She explains that much of her work revolves around women and nature. More specifically, ecofeminism: “My heart lays in this ecofeminist idea...it’s really important that we, as women, remember our place in our connection with the earth.”
She goes on to talk about the disconnect between women and the earth that was prevalent in ancient matriarchal societies; she explains that her work encourages the lost reconnection of women with the earth. Some would claim that industrialization has helped create a schism between women and nature, as the masculine parts of humanity use the earth, without consent, to gain control, power, and profit. Brown wants her work to help facilitate that re-connection between women and their bodies and, hence, the earth.
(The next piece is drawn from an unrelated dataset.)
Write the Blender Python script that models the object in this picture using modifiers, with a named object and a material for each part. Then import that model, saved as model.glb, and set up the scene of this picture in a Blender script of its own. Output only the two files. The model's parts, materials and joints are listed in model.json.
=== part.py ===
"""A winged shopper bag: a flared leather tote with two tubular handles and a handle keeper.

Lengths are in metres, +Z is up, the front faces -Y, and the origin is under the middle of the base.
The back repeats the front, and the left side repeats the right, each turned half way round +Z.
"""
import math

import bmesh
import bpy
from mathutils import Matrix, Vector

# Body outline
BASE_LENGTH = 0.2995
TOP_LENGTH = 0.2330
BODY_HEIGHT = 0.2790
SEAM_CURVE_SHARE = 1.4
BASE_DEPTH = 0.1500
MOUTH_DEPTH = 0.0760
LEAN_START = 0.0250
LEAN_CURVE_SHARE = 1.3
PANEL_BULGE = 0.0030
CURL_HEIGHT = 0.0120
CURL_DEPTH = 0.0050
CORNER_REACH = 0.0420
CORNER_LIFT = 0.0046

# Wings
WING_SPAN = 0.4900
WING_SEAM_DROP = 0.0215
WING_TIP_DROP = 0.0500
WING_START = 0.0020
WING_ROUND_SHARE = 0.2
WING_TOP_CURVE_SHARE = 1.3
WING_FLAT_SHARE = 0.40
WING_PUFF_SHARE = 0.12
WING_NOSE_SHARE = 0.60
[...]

Her hope is that, eventually, the feminine connection with the earth will begin a healing process for the planet.
The idea of using the gifts of Mother Earth, such as marijuana, echinacea, and mushrooms (all of which are prevalent in Brown’s imagery), is a common idea in many feminist circles, and beyond. The mushrooms, however, tell a different story than what one might initially think (ie. psychedelics). Brown explains that she uses images mushrooms in her work to signify the connectedness of society: “Anything you see above ground is just a singular expression of the mushroom. There is this huge underground network called the mycelium which is actually kind of like this root system. Technically, you can have a mushroom be a square mile because it’s the mycelium network under the earth.” She uses this to express her gratitude to sisterhood and encourages all women to tend to their roots.
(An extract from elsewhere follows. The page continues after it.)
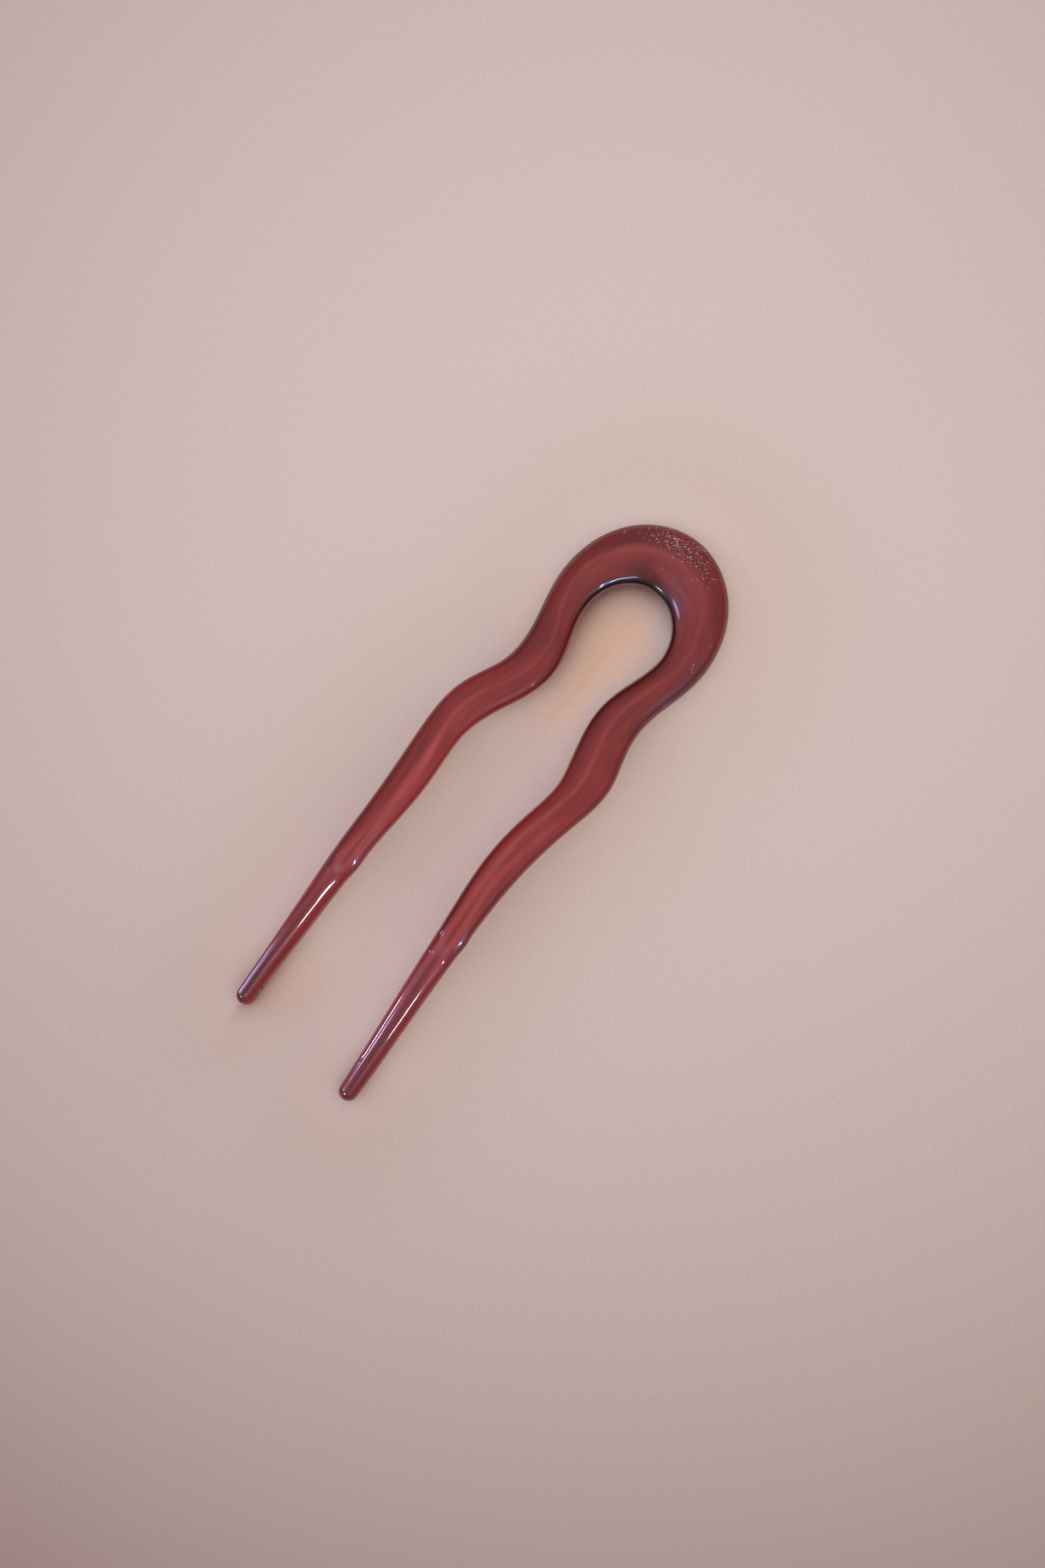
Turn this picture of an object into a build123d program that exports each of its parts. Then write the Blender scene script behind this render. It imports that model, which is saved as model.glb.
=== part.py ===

Brown’s activist nature and creative talent has given her the opportunity to work with the Amplifer Art Foundation, an arts activism organization. She is part of a traveling art show with work made in response to the Women’s March in Washington D.C. and across the country, earlier this year. The foundation selected 50 pieces from 5,000 submissions to be part of the traveling exhibit. Three of those were made by Brown.
Because of her involvement with the Amplifier Art Foundation and the Women’s March, Brown has become somewhat of an Instagram superstar. She currently has 18,000 followers and counting. The Instagram following has been a boon for Brown, as well as the people who follow her. She uses her Instagram account as a ‘safe space’ (imagine have a safe space in which 18,000 people have their eyes on you!) for her own creative emotional journey, as well as a place where other women can come to grow and connect.
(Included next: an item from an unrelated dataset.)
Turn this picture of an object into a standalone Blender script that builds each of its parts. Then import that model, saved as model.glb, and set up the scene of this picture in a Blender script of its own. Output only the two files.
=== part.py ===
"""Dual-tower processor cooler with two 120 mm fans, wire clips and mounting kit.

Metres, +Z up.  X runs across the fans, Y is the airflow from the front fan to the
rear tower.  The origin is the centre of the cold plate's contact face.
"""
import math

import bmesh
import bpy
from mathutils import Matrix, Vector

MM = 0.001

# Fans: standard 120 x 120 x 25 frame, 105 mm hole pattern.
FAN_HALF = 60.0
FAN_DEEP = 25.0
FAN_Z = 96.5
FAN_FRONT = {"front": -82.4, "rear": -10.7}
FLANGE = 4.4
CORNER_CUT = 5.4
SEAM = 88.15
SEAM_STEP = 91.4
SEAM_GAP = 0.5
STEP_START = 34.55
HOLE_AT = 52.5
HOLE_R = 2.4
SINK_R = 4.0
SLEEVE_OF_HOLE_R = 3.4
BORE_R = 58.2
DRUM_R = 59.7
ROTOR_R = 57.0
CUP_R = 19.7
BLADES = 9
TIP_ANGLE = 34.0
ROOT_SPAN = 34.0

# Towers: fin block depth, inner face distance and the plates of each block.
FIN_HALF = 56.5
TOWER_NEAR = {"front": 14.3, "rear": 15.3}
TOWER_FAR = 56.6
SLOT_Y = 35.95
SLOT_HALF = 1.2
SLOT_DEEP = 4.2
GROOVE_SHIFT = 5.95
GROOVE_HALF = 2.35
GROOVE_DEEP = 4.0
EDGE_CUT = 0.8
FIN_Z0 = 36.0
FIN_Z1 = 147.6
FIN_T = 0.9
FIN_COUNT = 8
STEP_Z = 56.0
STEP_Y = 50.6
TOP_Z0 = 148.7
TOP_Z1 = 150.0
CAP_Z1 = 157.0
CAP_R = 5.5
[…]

Brown reveals that she often gets private messages on Instagram from women coming to her for support. For example, she might get a message from a teenage girl who identifies as a feminist but the idea is being rejected by her family; how can she deal with that? Brown is also held accountable by her Instagram account. If she doesn’t post regularly, she hears from her followers.
Before the show at Wunderkammer comes down, Brown is facilitating two more events that you won’t want to miss: Women’s Mural Takeover Night with Fort Wayne Free Art Collective on September 7 and Women’s Creative Entrepreneurship Night on September 21. Both events are open for the public to peruse; Brown’s intent with these events is to highlight women artists in our city.
Women’s Mural Takeover Night is a way to address the issue of diversity in the city’s fledgling mural population. Nearly all of the murals created to this point have been made by white guys. Brown would like to show the community that women, too, have the capacity to make murals and, in essence, throw her hat into the ring. Artists Leigha VandeZande and Dria Iris will be working with Brown that evening to create a mural in Wunderkammer’s Garden of Eden.
Brown imagines Women’s Creative Entrepreneurship Night as a kind of “meet your maker” type of event in which the public gets to mingle with the women artists they adore so much. As well, the event will be a great networking opportunity for the lady makers. Approximately fifteen women artists plan to set up. Check out Wunderkammer’s facebook page to get more details on the events.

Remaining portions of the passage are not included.